Aussaresses contended that French government officials, including the then-justice minister and future president François Mitterrand, were aware of and condoned the use of torture in Algeria. Confronted by an international outcry, Aussaresses insisted on the rightness of his actions.

"I express regrets, regrets, regrets," he said. "But I cannot express remorse. That implies guilt. I consider I did my difficult duty of a soldier implicated in a difficult mission."

Writing in The New Republic, the human rights and international affairs scholar and former politician Michael Ignatieff argued that the book was notable not for its specifics but for the author's perception of their meaning "What was distinctive about Aussaresses," Ignatieff wrote, "was his jaunty impudence about the whole issue, his insistence that he had no regrets and that he would do it again in the context of the contemporary war on terrorism."

Months after the release of the book, and amid intensifying national outrage, Aussaresses was charged in a French court with "complicity in justifying war crimes." He stood trial for having been an apologist for the torture techniques – not for having used them, as long-standing amnesty legislation protected French veterans of the Algerian conflict. He was convicted and fined €7,500. His publishers were fined twice that amount and he was stripped of his Légion d'Honneur award.

During the trial, Aussaresses was asked by an American interviewer if Zacarias Moussaoui, a conspirator in the terrorist attacks of 11 September 2001, should be tortured for information. "It seems to me," he replied, " that it is obvious."

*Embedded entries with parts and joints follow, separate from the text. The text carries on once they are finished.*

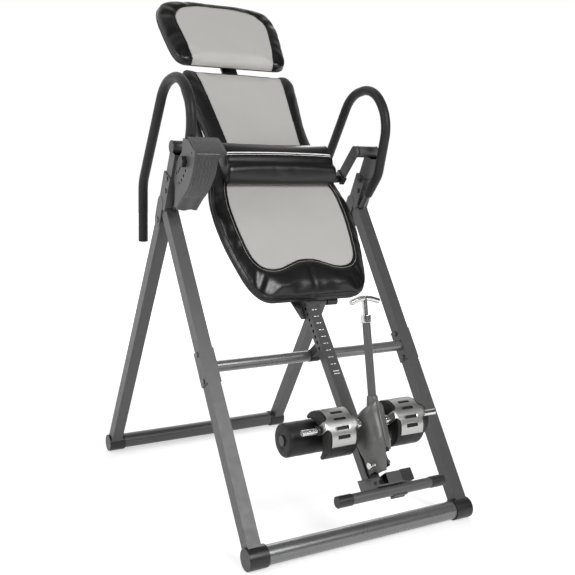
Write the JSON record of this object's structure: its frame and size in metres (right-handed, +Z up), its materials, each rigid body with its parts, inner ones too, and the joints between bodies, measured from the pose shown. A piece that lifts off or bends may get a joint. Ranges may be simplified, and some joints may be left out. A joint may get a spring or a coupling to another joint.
{
  "type": "inversion table",
  "caption": "Folding A-frame exercise table that tilts the user head-down, with padded back, lumbar pillow, heel rollers and lever-closed ankle cups.",
  "frame": {"origin": "on the floor under the middle of the whole object's box", "axes": "+X across the table to the right as seen from the front, +Y from the foot end to the head end, +Z up"},
  "size_m": [0.72, 1.2734, 1.6021],
  "materials": {
    "frame_grey": "grey textured powder coat",
    "front_tube_silver": "silver semi-gloss enamel",
    "black_metal": "black semi-gloss enamel",
    "zinc": "satin",
    "chrome": "bright chrome",
    "cup_steel": "brushed stainless",
    "black_plastic": "moulded black",
    "olive_plastic": "moulded olive grey",
    "foam_black": "closed-cell foam",
    "rubber_black": "moulded rubber",
    "vinyl_black": "black vinyl-coated fabric over foam, with a light grey panel",
    "guard_fabric": "dark grey woven webbing",
    "board_black": "black-faced plywood"
  },
  "bodies": {
    "front_frame": {"front_base_tube": "front_tube_silver", "front_foot_caps": "black_plastic", "left_front_leg": "frame_grey", "right_front_leg": "frame_grey", "front_crossbar": "front_tube_silver", "crossbar_saddles": "frame_grey", "crossbar_bolts": "zinc", "shaft_rest_buffer": "rubber_black", "left_post_socket": "frame_grey", "right_post_socket": "frame_grey", "left_pivot_post": "frame_grey", "right_pivot_post": "frame_grey", "socket_bolts": "zinc", "pivot_tube_caps": "black_plastic", "pivot_bushes": "black_plastic", "left_handlebar_tube": "black_metal", "right_handlebar_tube": "black_metal", "left_handlebar_grip": "foam_black", "right_handlebar_grip": "foam_black", "angle_stop_plate": "frame_grey", "finger_guard": "guard_fabric", "hinge_bolts": "zinc"},
    "rear_frame": {"rear_base_tube": "frame_grey", "rear_foot_caps": "black_plastic", "left_rear_leg": "frame_grey", "right_rear_leg": "frame_grey"},
    "table": {"left_pivot_arm": "frame_grey", "right_pivot_arm": "frame_grey", "table_frame": "black_metal", "arm_bolts": "zinc", "shaft_sleeve": "frame_grey", "backrest_board": "board_black", "backrest_pad": "vinyl_black"},
    "pillow": {"lumbar_pillow": "vinyl_black"},
    "headrest": {"headrest_pad": "vinyl_black", "headrest_bracket": "black_metal"},
    "leg_unit": {"main_shaft": "frame_grey", "foot_bracket": "frame_grey", "foot_screws": "zinc", "foot_rubber_block": "rubber_black", "foot_bar": "frame_grey", "foot_bar_caps": "black_plastic", "roller_axle": "black_metal", "lever_bracket": "black_metal", "lever_pivot_bolt": "chrome"},
    "left_roller": {"left_heel_roller": "foam_black"},
    "right_roller": {"right_heel_roller": "foam_black"},
    "ankle_lever": {"lever_tube": "frame_grey", "lever_collar": "chrome", "left_lever_shell": "olive_plastic", "right_lever_shell": "olive_plastic", "cup_rod": "chrome", "rod_end_collars": "black_plastic"},
    "left_cup": {"left_ankle_cup_shell": "cup_steel", "left_ankle_cup_foam": "foam_black"},
    "right_cup": {"right_ankle_cup_shell": "cup_steel", "right_ankle_cup_foam": "foam_black"},
    "lever_handle": {"t_handle": "chrome"},
    "stop_pin": {"angle_stop_knob": "black_plastic"},
    "length_pin": {"height_selector_knob": "black_plastic"}
  },
  "joints": [
    {"name": "table_tilt", "type": "hinge", "parent": "front_frame", "child": "table", "pos_m": [0, -0.03935, 1.065], "axis": [-1, 0, 0], "range_deg": [0, 91.5]},
    {"name": "rear_frame_fold", "type": "hinge", "parent": "front_frame", "child": "rear_frame", "pos_m": [0, 0.07165, 0.856], "axis": [-1, 0, 0], "range_deg": [0, 58]},
    {"name": "headrest_height", "type": "slide", "parent": "table", "child": "headrest", "axis": [0, 0.5948, 0.8039], "range_m": [0, 0.075]},
    {"name": "pillow_position", "type": "slide", "parent": "table", "child": "pillow", "axis": [0, 0.5948, 0.8039], "range_m": [-0.05, 0.05]},
    {"name": "leg_length", "type": "slide", "parent": "table", "child": "leg_unit", "axis": [0, 0.5948, 0.8039], "range_m": [0, 0.18]},
    {"name": "left_roller_spin", "type": "hinge", "parent": "leg_unit", "child": "left_roller", "pos_m": [-0.132, -0.45122, 0.29992], "axis": [1, 0, 0], "continuous": true},
    {"name": "right_roller_spin", "type": "hinge", "parent": "leg_unit", "child": "right_roller", "pos_m": [0.132, -0.45122, 0.29992], "axis": [1, 0, 0], "continuous": true},
    {"name": "ankle_lever_open", "type": "hinge", "parent": "leg_unit", "child": "ankle_lever", "pos_m": [0, -0.58104, 0.24049], "axis": [1, 0, 0], "range_deg": [0, 20]},
    {"name": "left_cup_swivel", "type": "hinge", "parent": "ankle_lever", "child": "left_cup", "pos_m": [-0.108, -0.52922, 0.33774], "axis": [1, 0, 0], "range_deg": [0, 8]},
    {"name": "right_cup_swivel", "type": "hinge", "parent": "ankle_lever", "child": "right_cup", "pos_m": [0.108, -0.52922, 0.33774], "axis": [1, 0, 0], "range_deg": [0, 8]},
    {"name": "lever_handle_pull", "type": "slide", "parent": "ankle_lever", "child": "lever_handle", "axis": [0, 0.1564, 0.9877], "range_m": [0, 0.012], "stiffness_N_per_m": 800},
    {"name": "stop_pin_pull", "type": "slide", "parent": "front_frame", "child": "stop_pin", "axis": [-1, 0, 0], "range_m": [0, 0.02], "stiffness_N_per_m": 600},
    {"name": "length_pin_pull", "type": "slide", "parent": "table", "child": "length_pin", "axis": [1, 0, 0], "range_m": [0, 0.012], "stiffness_N_per_m": 800}
  ]
}
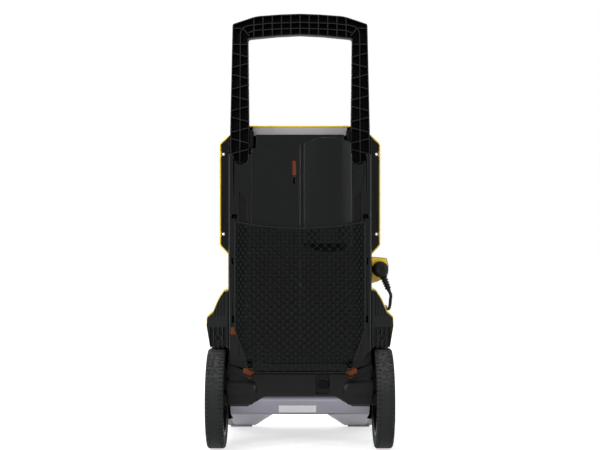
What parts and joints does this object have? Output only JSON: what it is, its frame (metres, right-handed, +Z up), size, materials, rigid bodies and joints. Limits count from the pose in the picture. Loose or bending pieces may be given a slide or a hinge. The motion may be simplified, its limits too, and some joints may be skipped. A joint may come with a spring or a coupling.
{
  "type": "pressure washer",
  "caption": "Upright electric pressure washer on two wheels, with a pull-out ribbed handle, a storage net on its back, a parked mains plug and a coiled mains cord.",
  "frame": {"origin": "middle of the footprint of the machine without its cord, on the floor", "axes": "+Z up, -Y the front with the controls, +Y the rear with the handle and the wheels, +X the machine side on the left of a viewer who stands behind it"},
  "size_m": [0.4378, 0.5447, 0.9423],
  "materials": {
    "black_gloss": "glossy black moulding",
    "black_ribbed": "satin black moulding",
    "yellow_gloss": "glossy yellow moulding",
    "light_grey": "satin light grey",
    "orange": "satin orange",
    "base_grey": "satin dark moulding",
    "wheel_plastic": "glossy black spokes",
    "tyre": "matt tread",
    "soft_rubber": "matt rubber",
    "cord_jacket": "soft sheen",
    "net_cord": "knotted elastic net",
    "screw_steel": "bright zinc",
    "dark_steel": "machined",
    "brass": "turned",
    "cast_aluminium": "cast",
    "plate": "bare matt label"
  },
  "bodies": {
    "machine": {"front_cover": "yellow_gloss", "plug_bracket": "yellow_gloss", "top_strip": "light_grey", "rear_shell": "black_gloss", "fender_left": "black_gloss", "fender_right": "black_gloss", "control_panel": "black_gloss", "keyhole_insert": "orange", "net_hook_left": "orange", "net_hook_right": "orange", "net_clip": "orange", "flange_screw_left_1": "screw_steel", "flange_screw_left_2": "screw_steel", "flange_screw_right_1": "screw_steel", "flange_screw_right_2": "screw_steel", "axle": "screw_steel", "handle_guide_left": "black_ribbed", "handle_guide_right": "black_ribbed", "main_switch": "black_ribbed", "pressure_switch": "black_ribbed", "base_tray": "base_grey", "front_foot_left": "soft_rubber", "front_foot_right": "soft_rubber", "inlet_hose": "soft_rubber", "cord_gland": "soft_rubber", "mains_plug": "soft_rubber", "cord_at_plug": "cord_jacket", "cord_coil": "cord_jacket", "cord_at_machine": "cord_jacket", "storage_net": "net_cord", "rating_plate": "plate", "inlet_coupling": "brass", "pressure_outlet": "brass", "high_pressure_pipe": "brass", "motor_housing": "cast_aluminium", "pump_body": "cast_aluminium", "run_capacitor": "cast_aluminium", "motor_stator": "dark_steel", "motor_bearing_upper": "dark_steel", "motor_bearing_lower": "dark_steel", "piston_1": "dark_steel", "piston_2": "dark_steel", "piston_3": "dark_steel", "pump_head": "dark_steel"},
    "handle": {"telescopic_handle": "black_ribbed"},
    "latch_left": {"latch_button_left": "black_ribbed"},
    "latch_right": {"latch_button_right": "black_ribbed"},
    "wheel_left": {"tyre_left": "tyre", "wheel_rim_left": "wheel_plastic", "hub_cap_left": "yellow_gloss"},
    "wheel_right": {"tyre_right": "tyre", "wheel_rim_right": "wheel_plastic", "hub_cap_right": "yellow_gloss"},
    "knob": {"switch_knob": "black_ribbed"},
    "rotor": {"motor_rotor": "dark_steel", "cooling_fan": "black_ribbed", "wobble_plate": "dark_steel"},
    "inlet_cap": {"inlet_cap": "black_ribbed"}
  },
  "joints": [
    {"name": "handle_slide", "type": "slide", "parent": "machine", "child": "handle", "axis": [0, 0, 1], "range_m": [-0.17, 0]},
    {"name": "latch_left_press", "type": "slide", "parent": "machine", "child": "latch_left", "axis": [-1, 0, 0], "range_m": [0, 0.004], "stiffness_N_per_m": 400},
    {"name": "latch_right_press", "type": "slide", "parent": "machine", "child": "latch_right", "axis": [1, 0, 0], "range_m": [0, 0.004], "stiffness_N_per_m": 400},
    {"name": "wheel_left_roll", "type": "hinge", "parent": "machine", "child": "wheel_left", "pos_m": [0.175, 0.087, 0.108], "axis": [1, 0, 0], "continuous": true},
    {"name": "wheel_right_roll", "type": "hinge", "parent": "machine", "child": "wheel_right", "pos_m": [-0.175, 0.087, 0.108], "axis": [1, 0, 0], "continuous": true},
    {"name": "knob_turn", "type": "hinge", "parent": "machine", "child": "knob", "pos_m": [0, -0.17, 0.5], "axis": [0, -1, 0], "range_deg": [-90, 0]},
    {"name": "rotor_spin", "type": "hinge", "parent": "machine", "child": "rotor", "pos_m": [-0.0605, 0.0803, 0.5], "axis": [0, 0, 1], "continuous": true},
    {"name": "inlet_cap_pull", "type": "slide", "parent": "machine", "child": "inlet_cap", "axis": [0, 1, 0], "range_m": [0, 0.02]}
  ]
}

Aussaresses was born in 1918, in Saint Paul Cap de Joux, in southern France, and trained at the Saint-Cyr military academy. He was an officer cadet in Algeria during the Second World War before joining the Free French Forces and parachuting to the aid of French resistance fighters in German-occupied territory in Europe.

After his assignment in Algeria, he was a military attaché in Washington and lectured US Army Special Forces at Fort Bragg, North Carolina, He was later an adviser to several Latin American governments.

Aussaresses wore a patch over his left eye and it had been said over the years that he had lost the eye during the war. At the time of his death, however, it was reported that the cause had been a failed cataract operation.

Aussaresses acknowledged that many observers wanted him to display repentance but said that he could not. "If tomorrow and every day bombs went off in Paris stadiums, cafes, or elsewhere, do you think the government and police would fight back with classic means?" he said. "When one has seen, like I have, civilians, women, children, dismembered or nailed to a door, you are marked for life."

Paul Aussaresses, soldier: born Saint Paul Cap de Joux, France 7 November 1918; married (children); died 4 December 2013.